Tom had been sitting anxiously in the hangar by his computer and sat phone. When the phone buzzed, he grabbed it and waved to Gabe, who was already headed his way. Tom put the phone on speaker and answered.
“Captain Bright, this is Lieutenant Stone from the Coast Guard. Sir, I’ve been told to tell you we lost the sub at Crystal River. We still have the tracker signal, but she headed back to deep water without unloading her cargo. Our captain is uncertain what you want us to do now?”
“Looks like our intel operation is blown, Lieutenant. She’s carrying six tons of poison. My suggestion is if you can find her and she refuses to surrender, sink her. And get a fix on her final resting place. We might need to raise her later.”
“I’ll pass your recommendation on to our captain, sir. I’m sure he’ll agree.”
“Lieutenant, will you keep me informed?”
“Yes, sir. I’ll contact you as soon as we’ve resolved the issue.”
The blip on the radar screen became a battle stations assault vessel. Sirens roused the crew to “general quarters,” and the ship surged to full power. They covered the thirty miles in less than forty-five minutes, and with the tracking signal, were on target in an hour.
“Invite them to surface,” the captain said calmly to the lieutenant.
“Aye, sir. Sending the invitation now.”
A depth charge set to blow safely above the sub was launched. The blast shook the ship and sent green water high into the air.
“I believe the invitation has been received, sir.” The lieutenant grinned, and the captain nodded.
“She’s on her way up,” the sonar man reported.
“Launch the boats. Let’s take this one alive.”
“Aye, sir.” The lieutenant said. “Sir, permission to leave the bridge?”
“Granted. Good hunting, Steve. Be safe.”
The cutter launched two ribs, fiberglass hulls, Kevlar tubes, big engines. Once in the water, the ribs waited alongside the cutter until they saw clouds of bubbles rise and then the sub broke surface. The hatch opened, and men in life jackets emerged and jumped overboard. Strangely, the last man out closed the hatch.
“They’ve blown the buoyancy,” the lieutenant shouted. “Try to—”
Too late. A series of small explosions rocked the sub, and she dropped quickly out of sight.
“Mark our location and depth,” the lieutenant ordered.
“Got it, sir. Depth 171, and I’ve set a GPS waypoint. Sir, what shall we do with the survivors?”
“I know what I’d like to do.” He scowled.
“Yes, sir, but isn’t that illegal?” the twenty-something bosun’s mate replied.

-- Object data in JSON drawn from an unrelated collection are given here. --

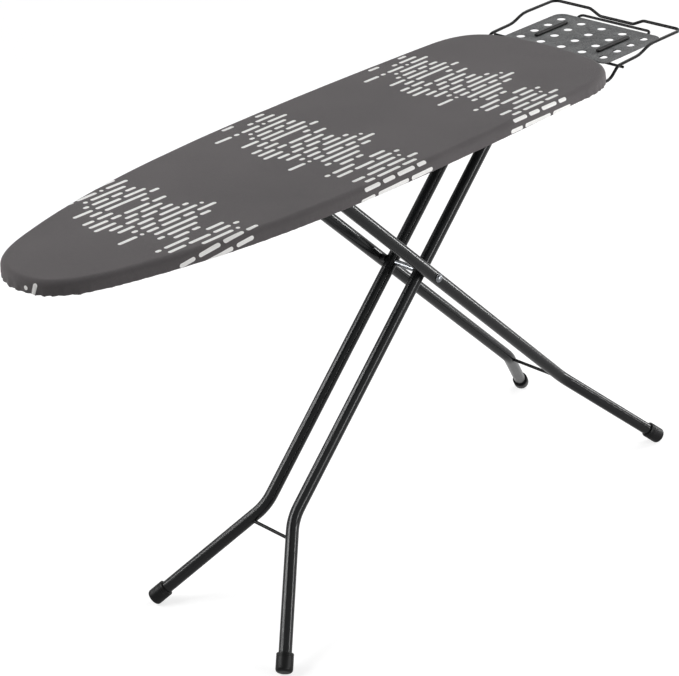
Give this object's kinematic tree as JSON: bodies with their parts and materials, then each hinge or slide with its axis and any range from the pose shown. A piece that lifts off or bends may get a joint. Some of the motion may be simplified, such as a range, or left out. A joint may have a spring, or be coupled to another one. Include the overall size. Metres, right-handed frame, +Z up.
{
  "type": "ironing board",
  "caption": "Folding ironing board with a padded cloth top, rounded nose, crossing tubular leg frames and a perforated iron rest inside a wire rim.",
  "frame": {"origin": "middle of the footprint at floor level, under the middle of the overall length", "axes": "+X towards the iron rest (the nose points to -X), +Y to the side with the height lever, +Z up"},
  "size_m": [1.4067, 0.382, 0.8156],
  "materials": {
    "cover_cloth": "woven cotton, matt",
    "felt": "needled wool felt",
    "mesh_paint": "satin grey powder coat",
    "tube_paint": "satin gunmetal powder coat",
    "wire_paint": "satin black powder coat",
    "plate_paint": "fine grey texture coat",
    "zinc": "zinc plated",
    "rubber": "matt",
    "silicone": "matt, heat resistant",
    "nylon": "moulded",
    "cord": "braided"
  },
  "bodies": {
    "board": {"cover": "cover_cloth", "felt_pad": "felt", "mesh_top": "mesh_paint", "front_brace": "mesh_paint", "middle_brace": "mesh_paint", "rear_brace": "mesh_paint", "slide_channel": "mesh_paint", "hinge_bracket_left": "mesh_paint", "hinge_bracket_right": "mesh_paint", "lever_bracket_front": "mesh_paint", "lever_bracket_rear": "mesh_paint", "hem_cord": "cord", "cord_lock": "nylon", "hinge_pin": "zinc", "lever_spring": "zinc", "hinge_cap_left": "zinc", "hinge_cap_right": "zinc", "rest_clip_left": "zinc", "rest_clip_right": "zinc", "clip_screw_left": "zinc", "clip_screw_right": "zinc", "rest_plate": "plate_paint", "rest_strip_left": "silicone", "rest_strip_right": "silicone", "rim_wire": "wire_paint", "carrier_wire": "wire_paint", "cross_rod": "wire_paint"},
    "leg_inner": {"inner_tie_wire": "wire_paint", "hinge_sleeve": "mesh_paint", "pivot_axle": "zinc", "axle_sleeve": "zinc", "inner_leg_left": "tube_paint", "inner_leg_right": "tube_paint", "inner_plug_left": "nylon", "inner_plug_right": "nylon", "inner_foot_left": "rubber", "inner_foot_right": "rubber", "pivot_washer_left": "nylon", "pivot_washer_right": "nylon", "axle_cap_left": "zinc", "axle_cap_right": "zinc"},
    "leg_outer": {"outer_tie_wire": "wire_paint", "slider_bar": "zinc", "outer_leg_left": "tube_paint", "outer_leg_right": "tube_paint", "outer_plug_left": "nylon", "outer_plug_right": "nylon", "outer_foot_left": "rubber", "outer_foot_right": "rubber", "glide_left": "nylon", "glide_right": "nylon"},
    "height_lever": {"lever_rod": "zinc", "lever_grip": "nylon", "keeper_plate": "zinc"}
  },
  "joints": [
    {"name": "leg_fold", "type": "hinge", "parent": "board", "child": "leg_inner", "pos_m": [0.36974, 0, 0.781], "axis": [0, 1, 0], "range_deg": [-4, 42]},
    {"name": "leg_cross", "type": "hinge", "parent": "leg_inner", "child": "leg_outer", "pos_m": [0.10857, 0, 0.518], "axis": [0, 1, 0], "range_deg": [-84, 8]},
    {"name": "lever_squeeze", "type": "hinge", "parent": "board", "child": "height_lever", "pos_m": [-0.24143, 0.0232, 0.768], "axis": [1, 0, 0], "range_deg": [0, 10], "stiffness_Nm_per_rad": 0.5, "springref_deg": -17.19}
  ],
  "couplings": [
    {"joint": "leg_cross", "follows": "leg_fold", "ratio": -2}
  ]
}
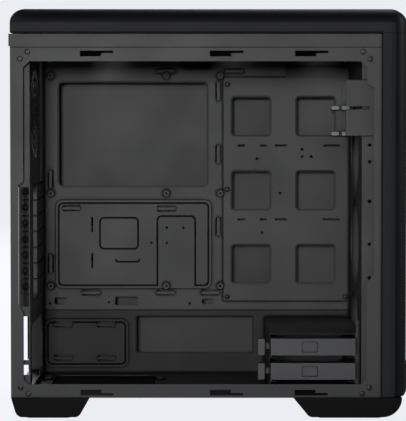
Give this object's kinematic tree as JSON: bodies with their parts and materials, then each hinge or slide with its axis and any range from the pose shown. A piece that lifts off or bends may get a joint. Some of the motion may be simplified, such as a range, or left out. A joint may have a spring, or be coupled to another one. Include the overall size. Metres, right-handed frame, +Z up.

Four go-faster boats waited for the sub. Fifty feet long with four 300-horsepower outboards, there wasn’t a boat on the water that could touch them. Built for one thing and one thing only—cargo hauling at high speed—they sat riding the Atlantic swell halfway between Key West and the Dry Tortugas. Alerted to the problem at Crystal River but confident they could outrun anything the Coast Guard or DEA threw at them, they waited, and soon the sub, unaware of the problems encountered by their sister ship, surfaced in the rolling blue swell.
After a brief discussion, the decision was made to transfer the cargo and take their chances. The first two came alongside, and the crews went to work. They offloaded six tons of product in two hours, and the 1200-horsepower bullets blasted to a secluded coastal marina where a giant forklift raised them from the water and placed them on racks in an enclosed boat barn. When the doors closed, the boats were unloaded, and in the process, DEA agent Kevin Jones slid small transponders into the duffel bags used to hide the drugs. Laundry trucks pulled into the boat barn, and the duffel bags were added to the bags of hotel and restaurant linens ready to be delivered. The Miami/Fort Lauderdale hospitality industry was about to get a lot more hospitable.